La prassi è ormai consolidata nell’ammettere l’accertamento con adesione (lo stesso vale per la conciliazione giudiziale) onde effettuare una sorta di “compensazione” tra imposte laddove la contestazione riguardi l’errata imputazione a periodo delle componenti reddituali.

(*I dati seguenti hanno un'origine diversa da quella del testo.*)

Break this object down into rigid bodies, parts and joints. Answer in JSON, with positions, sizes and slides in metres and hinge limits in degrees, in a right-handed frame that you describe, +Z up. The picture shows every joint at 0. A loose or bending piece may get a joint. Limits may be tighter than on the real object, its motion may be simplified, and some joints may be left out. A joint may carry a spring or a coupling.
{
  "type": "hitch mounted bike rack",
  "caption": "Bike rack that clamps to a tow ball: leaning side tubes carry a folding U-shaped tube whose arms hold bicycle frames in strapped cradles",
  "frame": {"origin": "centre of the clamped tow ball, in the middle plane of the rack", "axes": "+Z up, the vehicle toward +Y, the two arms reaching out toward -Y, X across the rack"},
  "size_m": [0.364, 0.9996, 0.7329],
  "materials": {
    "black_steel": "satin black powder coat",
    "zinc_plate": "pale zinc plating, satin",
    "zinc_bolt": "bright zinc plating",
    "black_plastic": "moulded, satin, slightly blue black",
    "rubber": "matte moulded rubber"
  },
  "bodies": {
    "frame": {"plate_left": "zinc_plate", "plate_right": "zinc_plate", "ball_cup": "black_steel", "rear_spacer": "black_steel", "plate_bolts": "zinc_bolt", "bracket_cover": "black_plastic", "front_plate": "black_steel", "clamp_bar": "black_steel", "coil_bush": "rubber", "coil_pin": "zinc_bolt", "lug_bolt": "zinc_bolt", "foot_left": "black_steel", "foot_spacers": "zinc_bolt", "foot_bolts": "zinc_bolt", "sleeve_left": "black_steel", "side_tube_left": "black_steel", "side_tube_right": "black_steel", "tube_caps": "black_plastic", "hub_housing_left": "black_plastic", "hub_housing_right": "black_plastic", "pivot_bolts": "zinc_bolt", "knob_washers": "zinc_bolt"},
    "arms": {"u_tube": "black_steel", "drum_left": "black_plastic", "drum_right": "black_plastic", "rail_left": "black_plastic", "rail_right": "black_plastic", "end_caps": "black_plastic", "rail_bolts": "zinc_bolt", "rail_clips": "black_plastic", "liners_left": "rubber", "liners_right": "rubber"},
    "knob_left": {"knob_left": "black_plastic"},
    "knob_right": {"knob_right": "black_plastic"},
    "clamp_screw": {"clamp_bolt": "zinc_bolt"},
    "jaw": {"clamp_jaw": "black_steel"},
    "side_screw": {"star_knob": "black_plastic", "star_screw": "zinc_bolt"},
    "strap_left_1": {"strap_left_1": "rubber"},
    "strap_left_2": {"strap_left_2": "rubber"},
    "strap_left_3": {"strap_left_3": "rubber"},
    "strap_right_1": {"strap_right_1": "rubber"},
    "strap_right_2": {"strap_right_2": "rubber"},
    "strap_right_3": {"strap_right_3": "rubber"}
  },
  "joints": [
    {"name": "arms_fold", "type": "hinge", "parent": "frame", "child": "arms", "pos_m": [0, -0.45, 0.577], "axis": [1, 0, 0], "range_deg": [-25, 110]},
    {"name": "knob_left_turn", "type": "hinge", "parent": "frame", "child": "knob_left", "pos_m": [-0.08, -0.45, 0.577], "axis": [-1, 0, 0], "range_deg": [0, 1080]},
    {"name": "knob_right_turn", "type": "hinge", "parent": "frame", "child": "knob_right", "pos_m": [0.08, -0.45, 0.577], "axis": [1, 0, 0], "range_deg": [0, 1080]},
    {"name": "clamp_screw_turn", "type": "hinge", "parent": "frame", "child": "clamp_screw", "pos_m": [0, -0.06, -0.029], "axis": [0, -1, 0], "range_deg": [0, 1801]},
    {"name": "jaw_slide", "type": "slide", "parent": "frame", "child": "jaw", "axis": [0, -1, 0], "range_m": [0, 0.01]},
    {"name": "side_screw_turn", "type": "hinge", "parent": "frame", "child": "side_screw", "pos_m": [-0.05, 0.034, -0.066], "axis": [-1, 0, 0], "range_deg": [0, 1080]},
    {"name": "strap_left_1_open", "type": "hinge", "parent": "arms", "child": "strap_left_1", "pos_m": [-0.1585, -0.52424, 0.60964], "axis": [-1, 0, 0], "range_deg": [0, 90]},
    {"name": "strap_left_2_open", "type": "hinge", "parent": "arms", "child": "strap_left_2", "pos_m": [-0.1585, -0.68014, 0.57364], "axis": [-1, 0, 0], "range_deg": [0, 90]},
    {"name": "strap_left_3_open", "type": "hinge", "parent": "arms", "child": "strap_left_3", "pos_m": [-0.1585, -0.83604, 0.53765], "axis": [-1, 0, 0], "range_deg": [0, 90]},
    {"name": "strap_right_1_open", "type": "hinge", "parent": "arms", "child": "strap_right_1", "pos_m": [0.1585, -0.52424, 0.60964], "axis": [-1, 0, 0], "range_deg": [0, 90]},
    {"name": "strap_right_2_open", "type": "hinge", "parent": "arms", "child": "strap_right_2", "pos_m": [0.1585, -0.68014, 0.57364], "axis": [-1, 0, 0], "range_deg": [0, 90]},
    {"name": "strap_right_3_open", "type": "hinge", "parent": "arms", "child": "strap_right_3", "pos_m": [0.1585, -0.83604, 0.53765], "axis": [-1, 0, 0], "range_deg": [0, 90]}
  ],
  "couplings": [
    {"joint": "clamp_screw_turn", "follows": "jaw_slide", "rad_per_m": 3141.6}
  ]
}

Il caso classico è il disconoscimento del costo per deduzione nell’anno non di competenza, contestazione dalla quale sorge il diritto al riconoscimento delle maggiori imposte pagate per effetto della mancata deduzione di quello stesso costo nell’anno corretto (circ. Agenzia delle Entrate 4 maggio 2010 n. 23). Lo stesso, ovviamente, vale per i componenti positivi di reddito (circ. Agenzia delle Entrate 20 settembre 2012 n. 35, § 1.4), e, in generale, per tutte quelle contestazioni dalle quali scaturisce una doppia imposizione (si pensi al disconoscimento delle quote di ammortamento, o alla deduzione degli accantonamenti e così via).
Il principio, di recente, è stato ritenuto operante per la dichiarazione di una sopravvenienza connessa a un precedente recupero del costo per mancanza di certezza (Cass. 14 giugno 2023 n. 17068).

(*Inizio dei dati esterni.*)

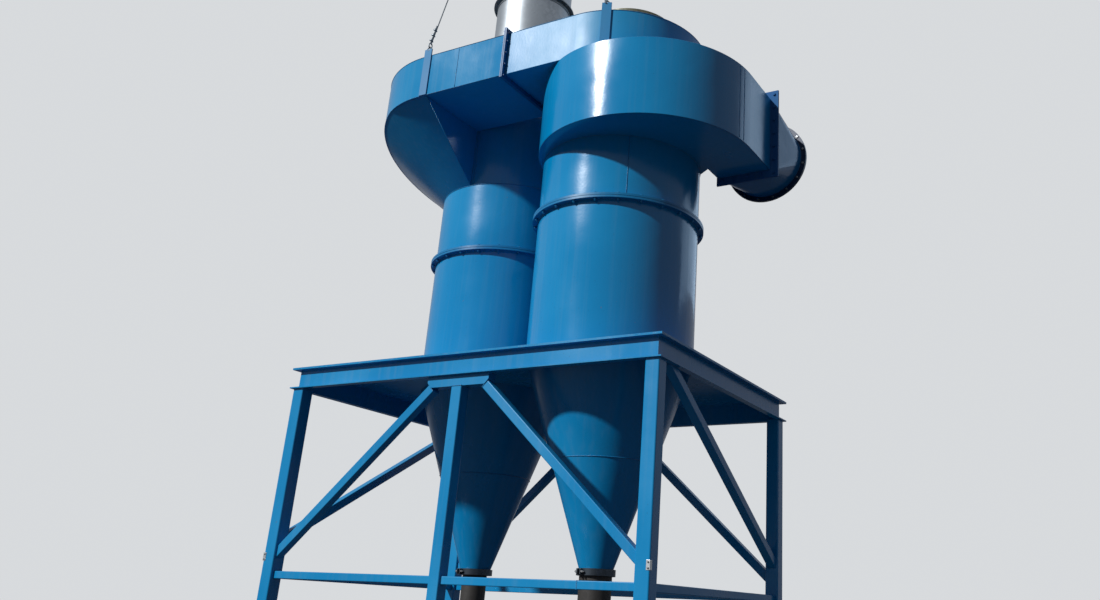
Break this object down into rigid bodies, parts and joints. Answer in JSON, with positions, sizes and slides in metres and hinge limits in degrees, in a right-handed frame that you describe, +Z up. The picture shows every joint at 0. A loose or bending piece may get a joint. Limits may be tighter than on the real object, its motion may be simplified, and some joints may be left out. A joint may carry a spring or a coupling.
{
  "type": "twin cyclone separator on a support frame",
  "caption": "Two-stage cyclone dust separator: scroll inlets, cones and exhaust stack, carried on a braced steel frame with a deck plate.",
  "frame": {"origin": "centre of the whole part's bounding box, on the ground", "axes": "+X to the right along the frame's front, +Y from the front to the back, +Z up"},
  "size_m": [3.592, 2.256, 10.349],
  "materials": {
    "blue_paint": "glossy bright blue machine paint, a little weathered",
    "dark_blue_paint": "dark blue paint, semi gloss",
    "galvanised_steel": "galvanised sheet with a faint spangle",
    "wire_rope": "galvanised wire rope, dull",
    "dark_pipe": "dark brown-grey coated pipe, matt"
  },
  "bodies": {
    "root": {"foot_plates": "blue_paint", "front_left_post": "blue_paint", "front_right_post": "blue_paint", "back_left_post": "blue_paint", "back_right_post": "blue_paint", "front_middle_post": "blue_paint", "back_middle_post": "blue_paint", "deck_plate": "blue_paint", "front_deck_beam": "blue_paint", "back_deck_beam": "blue_paint", "left_deck_beam": "blue_paint", "right_deck_beam": "blue_paint", "front_header": "blue_paint", "back_header": "blue_paint", "front_left_brace": "blue_paint", "front_right_brace": "blue_paint", "back_left_brace": "blue_paint", "back_right_brace": "blue_paint", "left_side_brace": "blue_paint", "right_side_brace": "blue_paint", "front_lower_beams": "blue_paint", "back_lower_beams": "blue_paint", "side_lower_beams": "blue_paint", "primary_cone": "blue_paint", "secondary_cone": "blue_paint", "primary_barrel": "blue_paint", "secondary_barrel": "blue_paint", "barrel_joint_rings": "blue_paint", "primary_inlet_scroll": "blue_paint", "primary_roof": "blue_paint", "inlet_flange": "blue_paint", "inlet_transition": "blue_paint", "inlet_collar": "dark_blue_paint", "outlet_scroll": "blue_paint", "outlet_scroll_roof": "blue_paint", "cross_duct_flanges": "blue_paint", "secondary_inlet_scroll": "blue_paint", "secondary_roof": "blue_paint", "capped_stub": "galvanised_steel", "exhaust_stack": "galvanised_steel", "guy_ring": "galvanised_steel", "guy_wires": "wire_rope", "lifting_lugs": "blue_paint", "clamp_collars": "dark_blue_paint", "dust_pipes": "dark_pipe"}
  },
  "joints": []
}
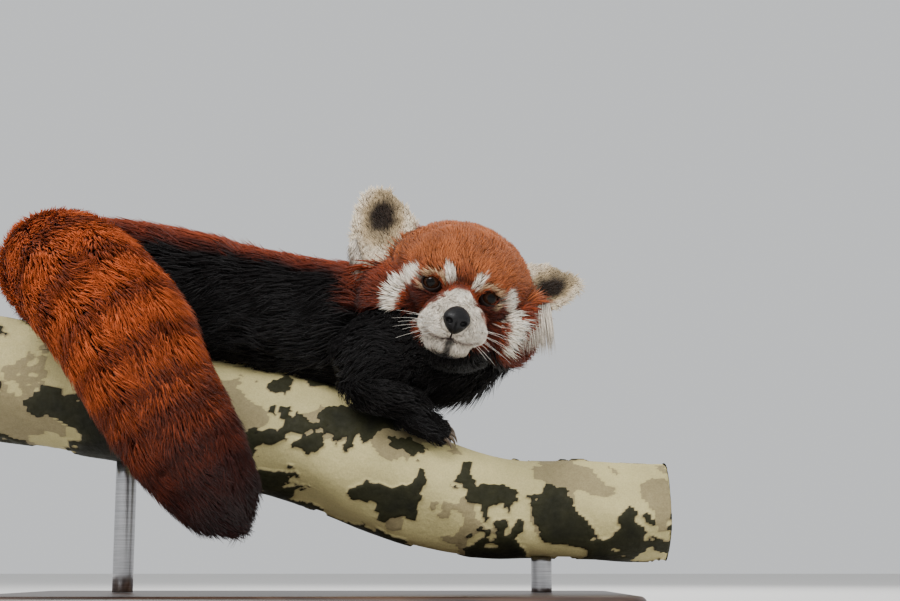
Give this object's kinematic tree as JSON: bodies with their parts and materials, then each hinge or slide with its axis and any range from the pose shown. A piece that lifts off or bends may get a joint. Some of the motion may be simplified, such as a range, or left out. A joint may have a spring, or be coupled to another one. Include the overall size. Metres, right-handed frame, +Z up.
{
  "type": "red panda model",
  "caption": "Life-size still model of a red panda lying along a cut length of tree limb, looking out to one side, its ringed tail hanging, on a plain display stand.",
  "frame": {"origin": "on the underside of the stand's base, below the middle of the limb's cut length; the base itself lies 12 mm nearer the animal's right side", "axes": "+Z up, +X along the limb towards the animal's chest, -Y towards the animal's right side, which its face looks out to"},
  "size_m": [0.544, 0.3186, 0.3322],
  "materials": {
    "base": "dark stained wood, satin",
    "rod": "brushed",
    "bark": "flaking plane-tree bark in pale tan and olive grey plates, bare wood at the cut ends",
    "red_fur": "dense rusty red-brown fur",
    "black_fur": "dense black fur",
    "pale_fur": "cream white fur",
    "eye": "glossy, very dark brown",
    "nose": "moist, finely pebbled"
  },
  "bodies": {
    "root": {"stand_base": "base", "stand_rod_left": "rod", "stand_rod_right": "rod", "perch_branch": "bark", "head": "red_fur", "nose": "nose", "neck": "red_fur", "torso": "red_fur", "tail_1": "red_fur", "tail_2": "red_fur", "tail_3": "red_fur", "tail_4": "red_fur", "eye_right": "eye", "ear_right": "pale_fur", "foreleg_right": "black_fur", "forepaw_right": "black_fur", "hindleg_right": "black_fur", "hindpaw_right": "black_fur", "eye_left": "eye", "ear_left": "pale_fur", "foreleg_left": "black_fur", "forepaw_left": "black_fur", "hindleg_left": "black_fur", "hindpaw_left": "black_fur"}
  },
  "joints": []
}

Sintetizzando, se il contribuente viene raggiunto da un accertamento sull’anno X per deduzione del costo in violazione della competenza, si può stipulare un atto di adesione in cui il recupero viene neutralizzato in ragione del riconoscimento delle maggiori imposte pagate, a seconda dei casi, in anni successivi o antecedenti a quello accertato.
Vale la pena ricordare che in questo caso la riduzione delle sanzioni a 1/3 del minimo ex art. 2 comma 5 del DLgs. 218/1997 non avviene sul 90%, ma, a seconda dei casi e ai sensi dell’art. 1 comma 4 del DLgs. 471/97:
– sul 60% del minimo, in quanto la violazione base se si tratta di errata imputazione a periodo, è quella del 90% ridotta di un terzo;
– su 250 euro, quando la violazione non ha causato nessun danno all’Erario.

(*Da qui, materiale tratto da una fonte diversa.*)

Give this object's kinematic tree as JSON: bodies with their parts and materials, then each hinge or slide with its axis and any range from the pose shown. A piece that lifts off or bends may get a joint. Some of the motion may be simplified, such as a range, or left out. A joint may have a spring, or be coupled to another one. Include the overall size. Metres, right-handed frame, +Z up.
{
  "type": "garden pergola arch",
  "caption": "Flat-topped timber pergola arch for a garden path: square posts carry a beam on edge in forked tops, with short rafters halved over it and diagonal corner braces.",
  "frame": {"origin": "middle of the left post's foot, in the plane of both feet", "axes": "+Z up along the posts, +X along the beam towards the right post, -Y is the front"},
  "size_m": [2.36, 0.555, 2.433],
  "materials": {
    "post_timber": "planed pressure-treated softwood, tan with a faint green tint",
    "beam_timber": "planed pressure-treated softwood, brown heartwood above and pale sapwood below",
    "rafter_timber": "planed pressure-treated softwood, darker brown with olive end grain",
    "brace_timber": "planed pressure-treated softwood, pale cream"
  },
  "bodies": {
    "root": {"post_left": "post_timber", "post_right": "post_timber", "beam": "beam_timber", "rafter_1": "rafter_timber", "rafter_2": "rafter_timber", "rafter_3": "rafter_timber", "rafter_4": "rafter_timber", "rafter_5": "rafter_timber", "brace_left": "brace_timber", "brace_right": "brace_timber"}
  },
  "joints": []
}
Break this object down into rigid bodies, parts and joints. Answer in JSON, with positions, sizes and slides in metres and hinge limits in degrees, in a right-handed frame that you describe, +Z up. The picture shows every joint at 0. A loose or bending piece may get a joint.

Poi, se il tutto origina da una violazione della sola legge fiscale (la classica variazione in aumento non effettuata) e sono stati osservati i corretti principi contabili, la violazione non sarebbe proprio punibile ai sensi dell’art. 6 comma 1 del DLgs. 472/97, ma si tratta di una causa di non punibilità completamente posta nell’oblio dagli uffici finanziari (nonostante il chiarissimo dettato contrario della C.M. 180/1998, sub art. 6).
Secondo la giurisprudenza di legittimità, una siffatta “compensazione” può avvenire solo su accordo con l’Agenzia delle Entrate e non può essere disposta dal giudice (Cass. 23 aprile 2020 n. 8068).
La menzionata “compensazione” deve poter avvenire quand’anche l’anno in cui le imposte siano state pagate in eccesso sia ormai decaduto, per un motivo tanto semplice quanto intuitivo: non si sta accertando quell’anno ma si stanno riconoscendo imposte che comunque il contribuente potrebbe chiedere a rimborso.
Supponiamo che l’Erario disconosca le quote di ammortamento sulla base del fatto che il bene non avrebbe dovuto essere capitalizzato e che, quindi, il costo avrebbe dovuto essere dedotto per intero nell’anno in cui è stata (impropriamente) dedotta la prima quota di ammortamento. In un caso del genere, l’anno in cui il costo avrebbe potuto essere dedotto ben può essere formalmente decaduto.
Dubbio se il giudice possa applicare la compensazione
Il rimborso, infatti, non è quello disciplinato dall’art. 38 del DPR 602/73 (con dies a quo ancorato al momento del pagamento, addirittura secondo l’opinione maggioritaria degli acconti e non del saldo) ma è quello dell’art. 21 del DLgs. 546/92 (con dies a quo ancorato al momento in cui la pretesa è definitiva). In questo senso si sono espresse la circ. Agenzia delle Entrate 4 maggio 2010 n. 23 e, per tutte, la pronuncia della Cassazione 22 febbraio 2022 n. 5696.
Anzi, secondo varie sentenze se si forma il giudicato sul recupero per violazione della competenza fiscale le imposte possono essere chieste entro la prescrizione decennale (Cass. 17 aprile 2023 n. 10126, Cass. 22 settembre 2022 n. 27818).
In ragione di quanto esposto, non ci sarebbe motivo di negare l’adesione adducendo una supposta “decadenza” dell’annualità interessata.
Così facendo, si costringerebbe il contribuente ad azionare la procedura di rimborso, in violazione con il principio di economia procedimentale.